The group and other participating organizations produced a nearly hour-long documentary called Disruption, about the planning of the march.
"DISRUPTION" - a film by KELLY NYKS & JARED P. SCOTT from Watch Disruption on Vimeo.
350 was among the first groups to draw up plans for the march early this past spring. “I wish we started two springs earlier,” Henn says. Matthew Anderson, 350’s lead designer, said finalizing designs for posters and the march’s official website has kept him busy nearly full-time in recent months. Every decision about the march, including the type of font used for promotional material, was done by consensus over email, Skype, and Google Chat between the hundreds of actively participating organizations. “It’s been a complicated process working with this many groups. It’s inherently difficult with all the back and forth and compromise. But I think it worked out for the best,” Anderson says. Most of the debate centered around how to keep the literature looking as inclusive as possible. Anderson avoided “green and polar bears” as much as possible, opting for a clean, boldface text over plain orange backgrounds.

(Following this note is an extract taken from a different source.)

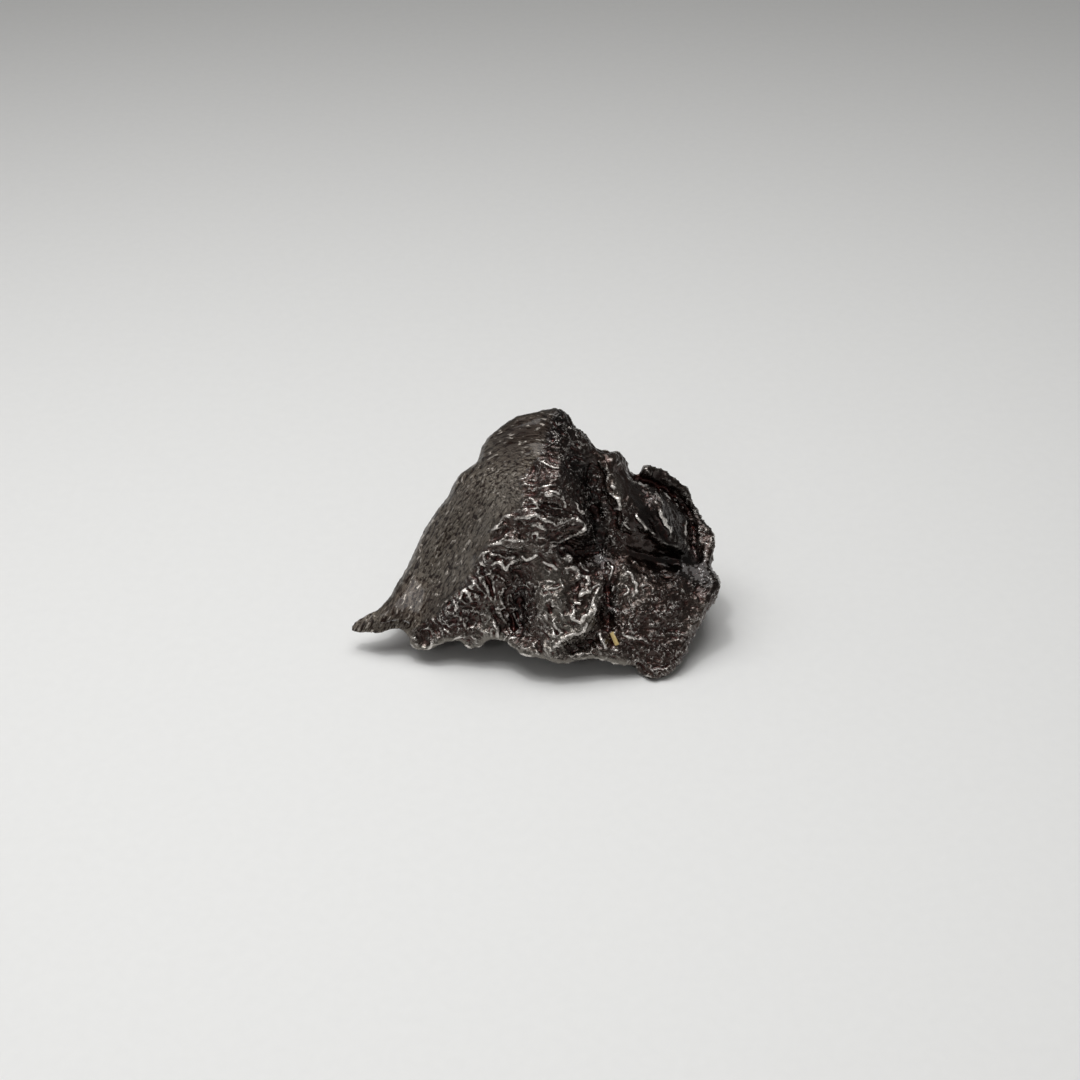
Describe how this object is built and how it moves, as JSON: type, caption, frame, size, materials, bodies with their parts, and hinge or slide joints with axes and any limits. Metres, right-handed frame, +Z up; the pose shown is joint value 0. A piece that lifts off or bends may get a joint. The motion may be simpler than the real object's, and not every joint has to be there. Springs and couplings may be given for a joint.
{
  "type": "iron meteorite fragment",
  "caption": "Torn iron meteorite fragment with a smooth flank, a hackly pitted face and a thin pointed end, resting on small feet",
  "frame": {"origin": "centre of the bounding box, at the level of the feet that it rests on", "axes": "X runs from the thin pointed end to the thick right end, Y runs from the torn front face to the back, Z is up"},
  "size_m": [0.0372, 0.0204, 0.0219],
  "materials": {
    "iron": "dark brown, glossy bare metal with red-brown recesses and worn bright crests"
  },
  "bodies": {
    "root": {"meteorite_fragment": "iron"}
  },
  "joints": []
}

The broad coalition represented in the long list of participating groups is a feat of grassroots organizing to be sure. But some have questioned what influence a march planned fully two days before most U.N. delegates will even arrive in NYC can have on the summit. In fact, the march route won’t go anywhere near the U.N. complex, let alone any symbolic landmark like Times Square. The route, agreed upon by organizers and the NYPD, will snake down the calm, leafy west side of Manhattan, divert around Times Square, and end on 11th Avenue and 34th Street. As reporter Nick Pinto points out, no one goes to 11th Avenue.

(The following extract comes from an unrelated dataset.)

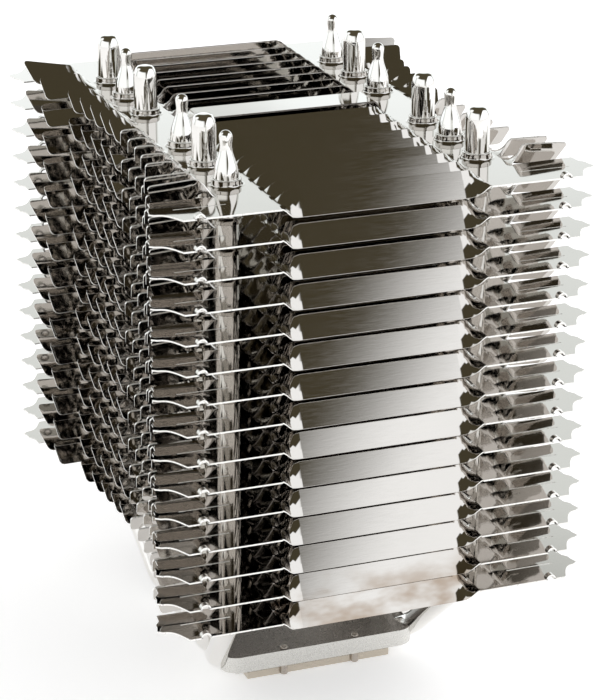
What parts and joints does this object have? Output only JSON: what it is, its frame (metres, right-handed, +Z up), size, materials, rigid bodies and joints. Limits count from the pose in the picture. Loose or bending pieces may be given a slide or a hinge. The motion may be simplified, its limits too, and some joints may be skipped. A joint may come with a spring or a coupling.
{
  "type": "passive cpu heatsink",
  "caption": "Tall passive CPU heatsink: a stack of louvred, twisted-slat metal fins threaded on U-shaped heatpipes that run down into a compact rectangular contact base.",
  "frame": {"origin": "centre of the contact face under the base", "axes": "+Z up through the fins, -Y towards the front edge of the fins, +X to the right seen from the front"},
  "size_m": [0.1112, 0.1426, 0.1572],
  "materials": {
    "fin_sheet": "polished dark nickel plating",
    "pipe_plating": "polished nickel plating",
    "block_metal": "fine matte",
    "plate_plating": "satin nickel plating",
    "pin_metal": "plain"
  },
  "bodies": {
    "root": {"fin_01": "fin_sheet", "fin_02": "fin_sheet", "fin_03": "fin_sheet", "fin_04": "fin_sheet", "fin_05": "fin_sheet", "fin_06": "fin_sheet", "fin_07": "fin_sheet", "fin_08": "fin_sheet", "fin_09": "fin_sheet", "fin_10": "fin_sheet", "fin_11": "fin_sheet", "fin_12": "fin_sheet", "fin_13": "fin_sheet", "fin_14": "fin_sheet", "fin_15": "fin_sheet", "heatpipe_a": "pipe_plating", "heatpipe_b": "pipe_plating", "heatpipe_c": "pipe_plating", "heatpipe_d": "pipe_plating", "heatpipe_e": "pipe_plating", "heatpipe_f": "pipe_plating", "base_block": "block_metal", "contact_plate": "plate_plating", "base_pins": "pin_metal"}
  },
  "joints": []
}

Organizer Leslie Cagan tells Pinto that the NYPD-sanctioned route was necessary to ensure no participant would be scared away by the possibility of agitating police. “In order to offer a demonstration to people that they felt comfortable going to, where they wouldn’t be putting themselves at risk, we felt we had to negotiate with the police.”
The broad participation is evident in the planned march line-up: Indigenous groups, arguably those already hit hardest by the effects of climate change, will head up the protest, with unions, environmental organizations, anti-corporate groups, scientists, religious groups, LGBT groups and local community groups from around the five boroughs lining up behind.
While the Sunday march promises to be a colorful, well-attended, and likely confrontation-free event, the likely more controversial action is reserved for the next day. Starting at 9 a.m. on Monday, Flood Wall Street will stage a “massive sit-in” without an NYPD permit in the Financial District, the former home of the Occupy Wall Street movement.
“The [Sunday] march is very family friendly, fun, creative,” Sandra Nurse, one of the people organizing the sit-in, said. Flood Wall Street, in contrast, will be “an escalated action where we’re going to the heart of capitalism. We’re there to say, we will not have an economy based off extraction of every single thing on the planet.”
Nurse said they chose a sit-in “rather than having a chaotic day” with a mobile protest. “A lot of us come out of the Occupy movement and know how brutal NYPD can be and how much they are willing to violate people's rights.”
In the Financial District, on Wall Street, metal police barriers are already in place, left over from the small Occupy Wall Street anniversary demonstration held earlier this week. "When the plans are finalized, they will be sent out in a traffic advisory. Unfortunately, this advisory is not yet available," the NYPD wrote in an email regarding the planned sit-in. The NYPD did not immediately respond to a request for clarification of that statement at the time of publishing.
“We expect a huge barricade situation. We also expect the line of cops on scooters. The idea is that we are being very open and honest about what we want to do, and we’re prepared to do it in a very simple way,” Nurse said. “We plan to sit until all of have been forcefully removed. Those who don’t want to risk arrest will probably just be hanging back in Battery Park. We can’t guarantee their safety even on the sidewalk.”